# Work instructions
Write the material out again exactly as it stands.

* START *

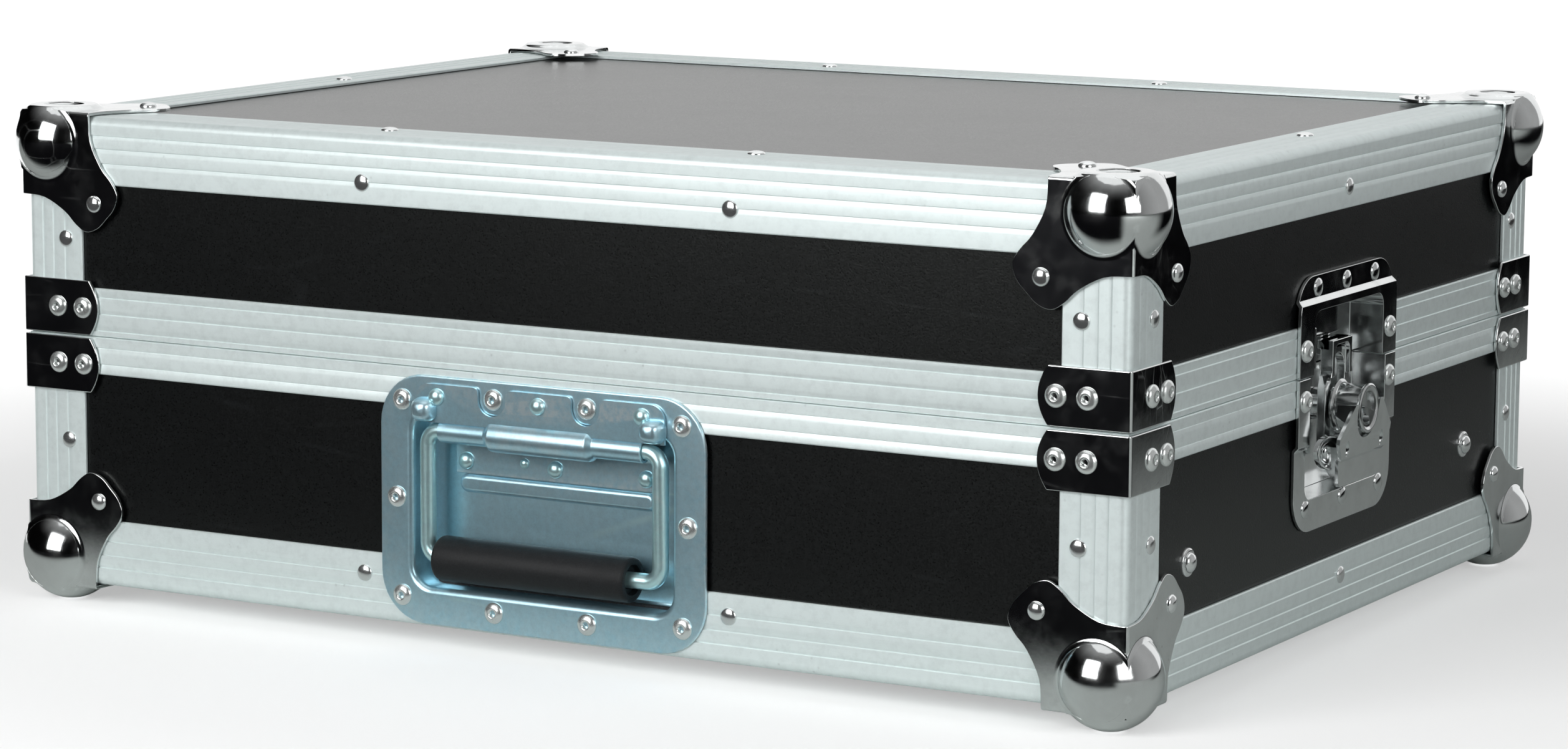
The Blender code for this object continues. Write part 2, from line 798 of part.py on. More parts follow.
def stepped_plate(name, place, heights, step_at, raised_below, rounds):
    """A plate that lies over the extrusion and steps in to the panel."""
    low, high = heights
    half = LATCH_WIDTH / 2
    outline = rounded_box(-half, half, low, high, rounds[0], rounds[1], 5)
    over = FIT + SHEET
    under = -WALL_IN + FIT + SHEET
    if raised_below:
        surface = [(over, low - FOAM), (over, step_at), (under, step_at + STEP_RUN), (under, high + FOAM)]
    else:
        surface = [(under, low - FOAM), (under, step_at - STEP_RUN), (over, step_at), (over, high + FOAM)]
    sheet = ribbon(surface[::-1], SHEET)
    plate = prism(name, outline, -FOAM, FOAM, place)
    return keep(plate, prism("sheet", sheet, -LATCH_WIDTH, LATCH_WIDTH, place, "wvu"))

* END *

# Solution to the exercise
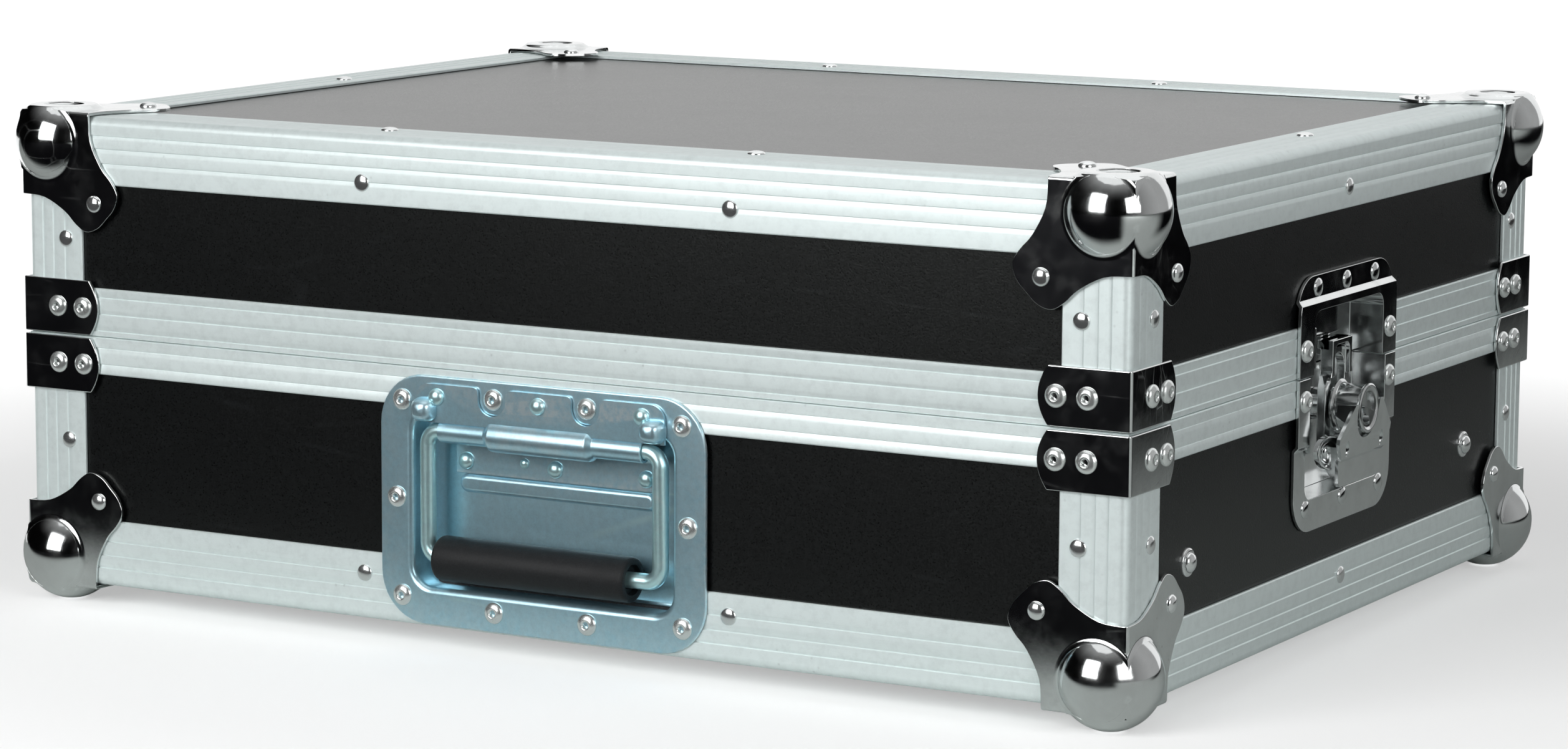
The Blender code for this object continues. Write part 2, from line 798 of part.py on. More parts follow.
def stepped_plate(name, place, heights, step_at, raised_below, rounds):
    """A plate that lies over the extrusion and steps in to the panel."""
    low, high = heights
    half = LATCH_WIDTH / 2
    outline = rounded_box(-half, half, low, high, rounds[0], rounds[1], 5)
    over = FIT + SHEET
    under = -WALL_IN + FIT + SHEET
    if raised_below:
        surface = [(over, low - FOAM), (over, step_at), (under, step_at + STEP_RUN), (under, high + FOAM)]
    else:
        surface = [(under, low - FOAM), (under, step_at - STEP_RUN), (over, step_at), (over, high + FOAM)]
    sheet = ribbon(surface[::-1], SHEET)
    plate = prism(name, outline, -FOAM, FOAM, place)
    return keep(plate, prism("sheet", sheet, -LATCH_WIDTH, LATCH_WIDTH, place, "wvu"))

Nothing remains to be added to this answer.